--- BEGIN Entries provided ---

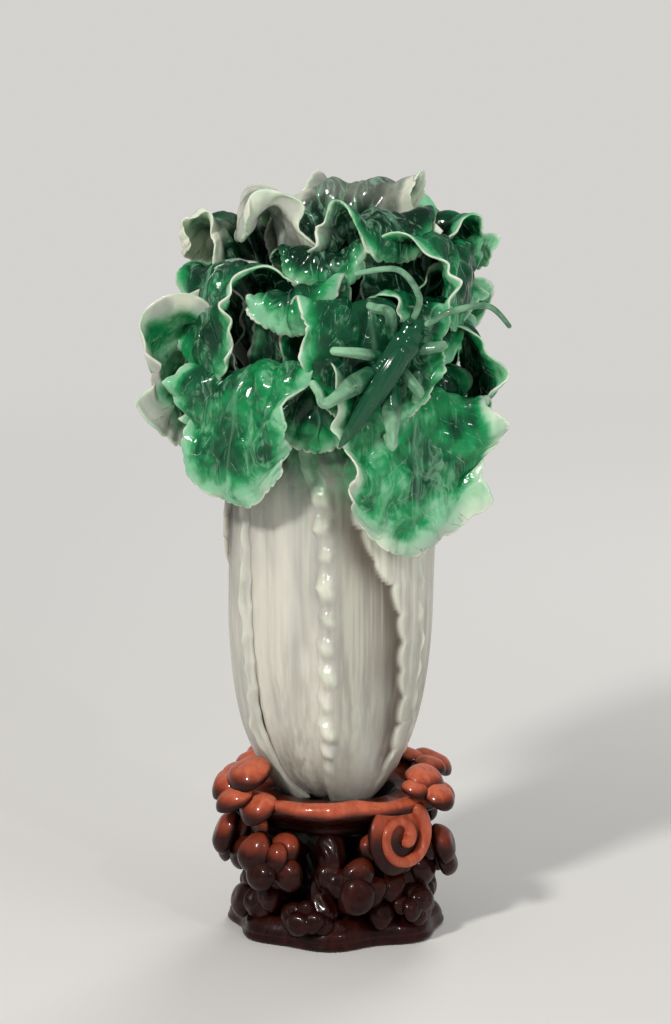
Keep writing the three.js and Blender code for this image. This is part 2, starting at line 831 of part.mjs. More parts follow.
function seatSolid(grow) {
  const profile = profileOf([...seatOuterShares, ...seatInnerShares], seatRadius, seatThickness, grow);
  profile.forEach((point) => (point.y += seatBottom));
  return solidOf(ringGeometry(profile, 26, lobedRing(seatLobeShares, 0))).subtract(socketSolid());
}

const footShares = [[0, 0], [0.97, 0], [1, 0.3], [0.95, 0.66], [0.82, 0.94], [0.6, 1], [0, 1]];
const footLobeShares = [[7, 0.05, 0.3], [4, 0.03, 1.3]];

function footSolid(grow) {
  const profile = profileOf(footShares, footRadius, footHeight, grow);
  return solidOf(ringGeometry(profile, 28, lobedRing(footLobeShares, 0)));
}

// The trunk runs a little into the seat and the foot, which cut it to length.
const trunkShares = [[0, 0], [1.12, 0], [0.98, 0.25], [0.92, 0.55], [1, 0.8], [1.1, 1], [0, 1]];
const trunkLobeShares = [[5, 0.1, 0.2], [3, 0.06, 1.4]];
const trunkTurn = 52;
const overrun = 1;

function trunkSolid(grow) {
  const low = footHeight - overrun;
  const tall = seatBottom + overrun - low;
  const profile = profileOf(trunkShares, trunkRadius, tall, grow);
  profile.forEach((point) => (point.y += low));
  return solidOf(ringGeometry(profile, 15, lobedRing(trunkLobeShares, radians(trunkTurn) / tall)));
}

// The roots, from the seat down to the foot. Each point is a turn in degrees, a share of seatRadius
// and a share of seatTop.
const roots = [
  {
    turn: -8,
    sizeShare: 0.85,
    bendShares: [[0, 0.62, 0.74], [5, 0.84, 0.58], [-4, 0.74, 0.38], [3, 0.86, 0.16]],
  },
  {
    turn: 60,
    sizeShare: 1,
    bendShares: [[0, 0.64, 0.74], [6, 0.82, 0.6], [-3, 0.78, 0.38], [8, 0.9, 0.14]],
  },
  {
    turn: 96,
    sizeShare: 0.95,
    bendShares: [[0, 0.64, 0.74], [-6, 0.84, 0.56], [4, 0.74, 0.36], [0, 0.88, 0.15]],
  },
  {
    turn: 148,
    sizeShare: 1,
    bendShares: [[0, 0.64, 0.74], [6, 0.82, 0.58], [-5, 0.76, 0.36], [0, 0.88, 0.15]],
  },
  {
    turn: 198,
    sizeShare: 0.9,
    bendShares: [[0, 0.64, 0.74], [-6, 0.82, 0.56], [5, 0.74, 0.36], [0, 0.88, 0.15]],
  },
  {
    turn: 250,
    sizeShare: 1,
    bendShares: [[0, 0.64, 0.74], [6, 0.84, 0.58], [-5, 0.76, 0.36], [0, 0.9, 0.15]],
  },
  {
    turn: 302,
    sizeShare: 1.05,
    bendShares: [[0, 0.64, 0.74], [-7, 0.82, 0.56], [5, 0.76, 0.36], [-4, 0.9, 0.15]],
  },
];

const rootShares = [1.15, 0.9, 0.85, 1.2];

function rootSolid({ turn, bendShares, sizeShare }, grow) {
  const points = bendShares.map(([aside, radiusShare, heightShare]) =>
    standPoint(turn + aside, radiusShare * seatRadius, heightShare * seatTop),
  );
  const radii = rootShares.map((share) => share * sizeShare * rootRadius);
  return limbSolid(points, radii, 7, 7, grow);
}

// The fungus heads: name, turn in degrees, place as shares of seatRadius and seatTop, size as a share
// of headRadius, and a tilt in degrees from facing up to facing outwards. Those below the seat have a
// stem to the trunk.
const headPlaceShares = [
  ["head_left_top", -66, 0.97, 1, 1.05, 28],
  ["head_right_top", 64, 0.98, 0.99, 0.9, 26],
  ["head_back_right_top", 126, 0.98, 0.98, 0.95, 28],
  ["head_back_left_top", 222, 0.98, 1, 1, 28],
  ["head_left", -84, 0.96, 0.64, 0.9, 68],
  ["head_front_left", -40, 1, 0.58, 0.85, 72],
  ["head_front", 8, 0.96, 0.46, 0.8, 78],
  ["head_front_low", -16, 0.98, 0.22, 0.55, 75],
  ["head_right", 78, 0.96, 0.56, 0.85, 70],
  ["head_right_low", 48, 0.98, 0.24, 0.6, 75],
  ["head_back_right", 158, 0.96, 0.56, 0.9, 72],
  ["head_back_left", 206, 0.96, 0.5, 0.85, 72],
];
const stemBelowShare = 0.9;
const heads = headPlaceShares.map(([name, turn, radiusShare, heightShare, sizeShare, tilt]) => ({
  name,
  turn,
  radiusShare,
  heightShare,
  sizeShare,
  tilt,
  stem: heightShare < stemBelowShare,
}));
const headShares = [[0.8, -0.32], [1, -0.06], [0.92, 0.2], [0.62, 0.42], [0.28, 0.48]];
const notchShare = 0.28;
const notchPower = 6;
const stemShares = [0.4, 0.34, 0.34];
const stemReachShare = 0.76;
const stemDropShare = 0.3;

// The directions of a head: out along its long way, aside, and up out of its face.
function headFrame({ turn, radiusShare, heightShare, tilt }) {
  const centre = standPoint(turn, radiusShare * seatRadius, heightShare * seatTop);
  const outward = standPoint(turn, 1, 0).normalize();
  const face = outward.clone().multiplyScalar(Math.sin(radians(tilt)));
  face.z = Math.cos(radians(tilt));
  const aside = new THREE.Vector3(0, 0, 1).cross(outward);
  const out = aside.clone().cross(face);
  return { centre, face, aside, out };
}

function headSolid(head, grow) {
  const { centre, face, aside, out } = headFrame(head);
  const radius = headRadius * head.sizeShare;
  const profile = headShares.map(([radiusPart, heightPart]) => {
    const y = heightPart * headThickness * head.sizeShare;
    return new THREE.Vector2(radiusPart * radius + grow, y + grow * Math.sign(y));
  });
  profile.unshift(new THREE.Vector2(0, profile[0].y));
  profile.push(new THREE.Vector2(0, profile[profile.length - 1].y));
  const ring = (angle, reach, height) => {
    const notched = reach * (1 - notchShare * Math.max(0, -Math.cos(angle)) ** notchPower);
    return centre
      .clone()
      .addScaledVector(out, Math.cos(angle) * notched)
      .addScaledVector(aside, Math.sin(angle) * notched)
      .addScaledVector(face, height);
  };
  const dome = solidOf(ringGeometry(profile, 12, ring));
  if (!head.stem) {
    return dome;
  }
  const endHeight = mix(centre.z, seatBottom / 2, stemDropShare);
  const end = standPoint(head.turn, trunkRadius * stemReachShare, endHeight);
  const radii = stemShares.map((share) => share * radius);
  return dome.add(limbSolid([centre, centre.clone().lerp(end, 0.5), end], radii, 2, 6, grow));
}

// The scroll head: a dome with a ridge that winds in over its face.
const scroll = {
  name: "head_scroll",
  turn: 36,
  radiusShare: 0.96,
  heightShare: 0.76,
  sizeShare: 1.08,
  tilt: 80,
  stem: true,
};
const scrollTurns = 1.4;
const scrollSteps = 16;
const scrollReachShares = [0.12, 0.94];
const scrollHeightShares = [0.48, 0.1];
const scrollTaperShare = 0.7;

function scrollSolid(grow) {
  const { centre, face, aside, out } = headFrame(scroll);
  const radius = headRadius * scroll.sizeShare;
  const points = [];
  for (let step = 0; step <= scrollSteps; step++) {
    const share = step / scrollSteps;
    const angle = share * scrollTurns * 2 * Math.PI;
    const reach = mix(...scrollReachShares, share) * radius;
    const above = mix(...scrollHeightShares, share) * headThickness * scroll.sizeShare;
    const point = centre.clone().addScaledVector(out, Math.cos(angle) * reach);
    points.push(point.addScaledVector(aside, Math.sin(angle) * reach).addScaledVector(face, above));
  }
  const radii = points.map((point, step) => mix(scrollTaperShare, 1, step / scrollSteps) * scrollRadius);
  return headSolid(scroll, grow).add(limbSolid(points, radii, scrollSteps, 6, grow));
}

// The pieces of the stand, cut in this order.
const standPieces = heads.map((head) => ({
  name: head.name,
  material: hardwood,
  solid: (grow) => headSolid(head, grow),
}));
standPieces.push({ name: scroll.name, material: hardwood, solid: scrollSolid });
standPieces.push({ name: "seat", material: hardwood, solid: seatSolid });
standPieces.push({ name: "foot", material: hardwood, solid: footSolid });
roots.forEach((root, number) => {
  const solid = (grow) => rootSolid(root, grow);
  standPieces.push({ name: `root_${number + 1}`, material: hardwood, solid });
});
standPieces.push({ name: "trunk", material: hardwood, solid: trunkSolid });

const carving = new THREE.Group();
carving.position.z = carvingBase;
assemble(carving, carvingPieces);

const stand = new THREE.Group();
assemble(stand, standPieces);

const part = new THREE.Group();
part.add(stand, carving);

export default part;
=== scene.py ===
"""Dresses a jade cabbage with a katydid, on its carved hardwood stand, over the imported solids.

Lengths are metres in the frame's own axes: +Z up, -Y to the front and +X to the right.
"""

from dataclasses import dataclass
from types import SimpleNamespace

import bpy
import numpy as np
from bpy.props import FloatProperty, FloatVectorProperty, PointerProperty
from bpy.types import Operator, Panel, PropertyGroup
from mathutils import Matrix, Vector


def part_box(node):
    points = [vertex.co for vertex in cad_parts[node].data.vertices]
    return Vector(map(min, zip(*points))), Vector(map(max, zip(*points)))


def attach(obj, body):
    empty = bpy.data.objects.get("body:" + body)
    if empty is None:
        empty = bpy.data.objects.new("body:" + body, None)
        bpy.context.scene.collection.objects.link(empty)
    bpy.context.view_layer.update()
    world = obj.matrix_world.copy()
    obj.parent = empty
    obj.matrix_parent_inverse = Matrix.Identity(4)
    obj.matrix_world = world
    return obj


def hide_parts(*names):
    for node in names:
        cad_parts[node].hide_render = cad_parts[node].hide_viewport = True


bl_info = {
    "name": "Jade Cabbage Carving",
    "version": (1, 0, 0),
    "blender": (4, 5, 0),
    "location": "View3D > Sidebar > Jade Cabbage",
    "description": "A polished jade cabbage with a katydid on a carved hardwood stand",
    "category": "Object",
}

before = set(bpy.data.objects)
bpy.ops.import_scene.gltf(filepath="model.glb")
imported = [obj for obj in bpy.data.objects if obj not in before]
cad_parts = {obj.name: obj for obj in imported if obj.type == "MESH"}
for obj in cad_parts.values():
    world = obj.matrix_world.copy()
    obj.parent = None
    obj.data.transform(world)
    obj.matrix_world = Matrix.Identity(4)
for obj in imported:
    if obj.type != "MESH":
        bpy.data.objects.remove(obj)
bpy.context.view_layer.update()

# Sizes of the cabbage
CARVING_HEIGHT = 0.19
STALK_RADIUS = 0.031
STALK_WALL = 0.21 * STALK_RADIUS
STALK_MARGIN = 0.06 * STALK_RADIUS
RIB_WALL = 0.125 * STALK_RADIUS
BLADE_MARGIN = 0.024 * STALK_RADIUS
DEPTH_SHARE = 0.74

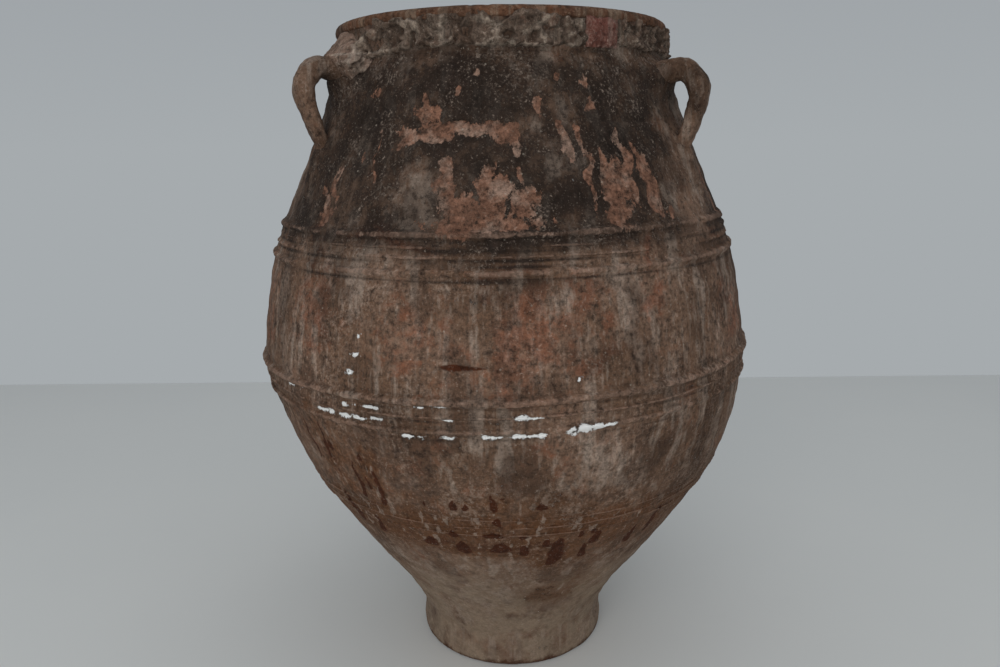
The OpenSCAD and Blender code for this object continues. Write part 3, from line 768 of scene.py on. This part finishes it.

--- END Entries provided ---

**Do this:**
Each line from the one bearing "const carving = new THREE.Group();" through the one bearing "for node in" is to be duplicated without change; all remaining lines are to be left out.

**Exercise result:**
const carving = new THREE.Group();
carving.position.z = carvingBase;
assemble(carving, carvingPieces);

const stand = new THREE.Group();
assemble(stand, standPieces);

const part = new THREE.Group();
part.add(stand, carving);

export default part;
=== scene.py ===
"""Dresses a jade cabbage with a katydid, on its carved hardwood stand, over the imported solids.

Lengths are metres in the frame's own axes: +Z up, -Y to the front and +X to the right.
"""

from dataclasses import dataclass
from types import SimpleNamespace

import bpy
import numpy as np
from bpy.props import FloatProperty, FloatVectorProperty, PointerProperty
from bpy.types import Operator, Panel, PropertyGroup
from mathutils import Matrix, Vector


def part_box(node):
    points = [vertex.co for vertex in cad_parts[node].data.vertices]
    return Vector(map(min, zip(*points))), Vector(map(max, zip(*points)))


def attach(obj, body):
    empty = bpy.data.objects.get("body:" + body)
    if empty is None:
        empty = bpy.data.objects.new("body:" + body, None)
        bpy.context.scene.collection.objects.link(empty)
    bpy.context.view_layer.update()
    world = obj.matrix_world.copy()
    obj.parent = empty
    obj.matrix_parent_inverse = Matrix.Identity(4)
    obj.matrix_world = world
    return obj


def hide_parts(*names):
    for node in names:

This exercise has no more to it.